The GSA is at the forefront of the effort to fight this.  Last year, we launched the Action for Shea Parklands to grow 10million trees and preserve 4million hectares of existing parklands as well as the Parkland Restoration Fund to mobilize resources to fund the ASP. Most recently, the GSA signed a 7-year agreement with the Forestry Commission under the Green Climate Fund’s Ghana Shea Landscape Emission Reduction Project to address the alarming forest degradation challenges in Northern Ghana. Discussions are ongoing to mobilize additional resources for the other countries.
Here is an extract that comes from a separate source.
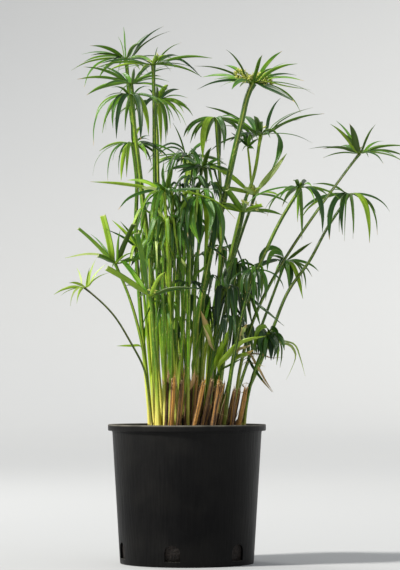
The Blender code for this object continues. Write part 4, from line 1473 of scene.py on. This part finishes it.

Over the next decade, the GSA will continue to lead the ongoing transformation of the shea industry.  In addition to its work in sustainability and shea parklands, it will support productivity and quality improvements on the ground, engage governments to adopt and enforce policies supportive of the industry, and collaborate with the growing national associations that are essential voices of the industry.

For founding members like Akuete, Opoku, and Alabi, this work is essential.  Opoku rounds out the group’s sentiments, “We have benefited so much from the Global Shea Alliance over the past decade.  But this is just the beginning.  We all have so much more work to do.